I can’t make this long story short because it is already long, but to keep it from getting any longer, suffice it to say that I went out to seminary and interviewed some chaplains and the more I heard the more I knew that being a Navy Chaplain was EXACTLY what I was supposed to do. And that is how it works in life. I have had a very twisty path that has led me straight to where I was called to be and God was there in each and every part of it.
Who would have thought that a farm girl from Iowa would be here preaching to you with this beautiful ocean as a backdrop? Who would have thought God would use a skinny sailor to get me to be a Navy chaplain where I would be able to touch the lives of many young Americans who would normally not darken the door of a church? Who would have thought God would send me to a place where the churches were empty to liven up my faith?
The thing is, NO ONE KNOWS where God will show up.

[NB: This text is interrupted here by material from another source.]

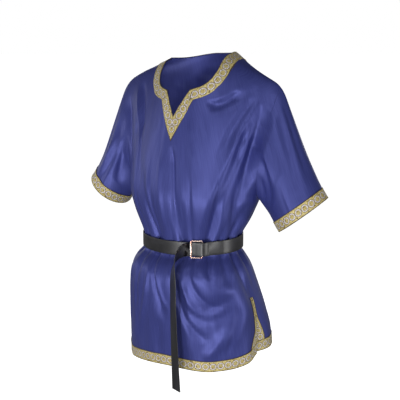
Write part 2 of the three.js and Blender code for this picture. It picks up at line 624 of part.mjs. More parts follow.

And yet, we know. We know because God shows up wherever we are. God will draw us into the life of faith and service if we are even a little bit attentive to the Spirit. And that’s the thing, be attentive. In Noah’s day, people were living their lives, doing all the things they would do, but they weren’t attentive to God. Noah was, and Noah was in the ark and the others were swept away. Jesus is saying the same thing. Those who are attentive to God will be saved and those who are not well, they’ll miss out on all that God is doing… in the days ahead whenever God shows up in our lives. And so my friends, be attentive. Because God is here, and the moment might be now.
silence for reflection
Holy God, come into our hearts and increase our faith. Inspire us in serving your people and being the church for the good of the world. In Jesus’ name we pray. Amen.